28 novembro 2016

Dez anos sem Lage



Lage morreu no dia 29 de novembro de 2006, aos 60 anos de idade. Trabalhou como chargista no jornal Tribuna da Bahia desde a sua fundação. Foi funcionário da TB Educativa. Formado em arquitetura pela UFBa, o artista optou desde cedo pelo desenho. Criou, ao lado de outros desenhistas, a revista Pau de Sebo, o jornal Coisa Nostra e o Dicionário de Baianês.

“Bastava um pedacinho de papel, e tinta preta, que ele derramava com uma humanidade rimada de simplicidade. Neste mundo de aparência, foi-se um exemplar de gente que não curtia alarde”, escreveu o mestre em comunicação Paulo Roberto Leandro (A Tarde - 01/12/2006).

“Nunca dizia não, mas jamais admitia utilizar a sua pena para ilustrar ideias dos outros. Era original e muitas vezes demolidor nas suas charges inteligentes sobre os assuntos nacionais daqueles que faziam doer quando a gente ria”, escreveu o jornalista Sérgio Goes (TB – 01/12/2006).

Foi com o suplemento semanal A Coisa, publicado na Tribuna da Bahia nos anos 1970 que conheci mais de perto o cartunista Lage. No final da década de 1960 havia criado um movimento (clube) de estudo das histórias em quadrinhos e artes gráficas em geral na minha comunidade, o bairro do Pero Vaz aqui em Salvador. Com a publicação do fanzine Na Era dos Quadrinhos e as exposições e palestras sobre o tema nas escolas e bibliotecas da cidade ficamos conhecidos em toda Salvador (até mesmo contato com o desconhecido, na época, Umberto Eco). Defendíamos com unhas e dentes o movimento em prol das artes gráficas – cartuns, quadrinhos, charges e poema processo.

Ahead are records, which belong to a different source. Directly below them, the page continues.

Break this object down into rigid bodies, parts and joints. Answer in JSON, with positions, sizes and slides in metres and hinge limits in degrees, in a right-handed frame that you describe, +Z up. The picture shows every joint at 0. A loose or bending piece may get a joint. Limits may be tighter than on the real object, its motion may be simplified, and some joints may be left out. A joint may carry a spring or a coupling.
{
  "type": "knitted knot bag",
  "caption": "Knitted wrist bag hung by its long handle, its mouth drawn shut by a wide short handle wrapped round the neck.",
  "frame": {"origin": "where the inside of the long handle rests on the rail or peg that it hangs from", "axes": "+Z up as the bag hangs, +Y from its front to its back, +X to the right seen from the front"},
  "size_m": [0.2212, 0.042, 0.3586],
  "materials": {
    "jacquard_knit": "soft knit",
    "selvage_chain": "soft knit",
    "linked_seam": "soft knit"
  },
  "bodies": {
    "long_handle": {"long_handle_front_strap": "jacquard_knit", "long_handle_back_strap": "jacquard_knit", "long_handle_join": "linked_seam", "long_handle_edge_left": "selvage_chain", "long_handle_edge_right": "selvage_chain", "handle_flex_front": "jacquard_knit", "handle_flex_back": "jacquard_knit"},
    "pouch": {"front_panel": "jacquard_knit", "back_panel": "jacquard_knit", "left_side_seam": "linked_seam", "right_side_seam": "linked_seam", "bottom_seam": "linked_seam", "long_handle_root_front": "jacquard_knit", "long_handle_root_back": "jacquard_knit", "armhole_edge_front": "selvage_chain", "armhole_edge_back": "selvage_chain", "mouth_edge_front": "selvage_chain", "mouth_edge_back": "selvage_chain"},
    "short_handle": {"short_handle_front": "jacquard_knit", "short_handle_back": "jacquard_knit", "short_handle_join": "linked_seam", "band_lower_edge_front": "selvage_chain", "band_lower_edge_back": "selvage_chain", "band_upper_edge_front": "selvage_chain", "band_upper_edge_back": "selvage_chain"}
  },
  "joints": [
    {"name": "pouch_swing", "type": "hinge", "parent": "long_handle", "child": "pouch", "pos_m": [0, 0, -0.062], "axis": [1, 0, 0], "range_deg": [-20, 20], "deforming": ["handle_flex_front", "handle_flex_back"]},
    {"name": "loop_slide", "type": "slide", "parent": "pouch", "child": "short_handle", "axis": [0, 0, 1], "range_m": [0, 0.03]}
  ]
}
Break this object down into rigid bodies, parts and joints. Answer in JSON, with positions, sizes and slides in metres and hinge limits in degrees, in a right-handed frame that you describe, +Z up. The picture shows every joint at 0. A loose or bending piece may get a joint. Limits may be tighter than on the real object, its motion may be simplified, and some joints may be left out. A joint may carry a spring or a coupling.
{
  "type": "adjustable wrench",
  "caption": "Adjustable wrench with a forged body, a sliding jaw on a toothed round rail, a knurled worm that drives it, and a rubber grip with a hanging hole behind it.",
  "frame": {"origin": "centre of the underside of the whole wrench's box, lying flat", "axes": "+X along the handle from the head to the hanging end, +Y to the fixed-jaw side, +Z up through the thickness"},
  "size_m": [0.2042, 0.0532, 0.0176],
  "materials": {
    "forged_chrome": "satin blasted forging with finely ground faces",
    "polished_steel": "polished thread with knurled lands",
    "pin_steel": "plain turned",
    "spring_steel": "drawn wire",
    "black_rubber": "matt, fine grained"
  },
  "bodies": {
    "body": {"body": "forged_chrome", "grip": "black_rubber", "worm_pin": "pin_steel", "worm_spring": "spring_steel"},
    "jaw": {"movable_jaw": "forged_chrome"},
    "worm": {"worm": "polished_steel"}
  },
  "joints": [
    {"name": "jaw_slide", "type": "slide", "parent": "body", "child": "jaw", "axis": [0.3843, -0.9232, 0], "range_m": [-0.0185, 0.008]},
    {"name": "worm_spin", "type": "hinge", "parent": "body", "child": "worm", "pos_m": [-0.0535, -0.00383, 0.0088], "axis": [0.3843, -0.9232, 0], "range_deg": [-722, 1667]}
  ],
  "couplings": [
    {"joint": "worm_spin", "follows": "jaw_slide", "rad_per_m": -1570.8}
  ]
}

A força de nossas ações deu origem em reunir os cartunistas para a criação de uma publicação local para reforçar o trabalho desses artistas “invisíveis” da sociedade. Depois do suplemento A Coisa (publicado todas as sextas na Tribuna da Bahia), lançamos o jornal quinzenal Coisa Nostra, revista Pau de Sebo, além de exposições dos trabalhos dos cartunistas onde a interação era uma das molas do evento porque o público participava votando no melhor cartum da mostra. A mídia também, oferecendo prêmios aos melhores.


Referência na área do humor gráfico, especialmente na charge, Lage era dono de um estilo particular, marcado pela contestação calcada no humor virulento. Iconoclasta, dono de um traço simples e cortante, Lage logo se destacou pela mordacidade de seus desenhos. Costumava dizer que o bom cartum “é o que sai no estalo”. Durante o regime militar, entrou em controvérsias e chegou a ser chamado para depor nas famosas “sessões de informação” da ditadura. Mesmo assim, não diminuiu o tom de deboche, dizendo às vezes sem palavras o que todo uma nação calava na garganta.

Todos os dias, na redação do jornal Tribuna da Bahia, ele ia no começo da tarde, conversava com uma ou outra pessoa, ficava folheando os jornais, calado e, de repente, aparecia com uma de suas charges geniais. Assim, nos últimos 35 anos, a história da Tba está ligada a de Lage. Quando ele chegou nas páginas do jornal, primeiro em preto e branco, depois às cores, o papeis era outro e o jornalismo também. Mas sua ferramenta continuava as mesmas: o traço exato e o humor demolidor.

As charges de Lage se casam perfeitamente com a missão da Tribuna da Bahia, que é dar informação de forma exclusiva., analítica, sintética e contextualizada.

Quem quiser entender a Bahia de 1969 a 2006 precisa levar a sério o trabalho de Lage e olhar com atenção o comentário cáustico e agudo de suas charges. Mais do que jornalistas, são cronistas do desenho, que respondem diretamente aos acontecimentos com traço e legenda.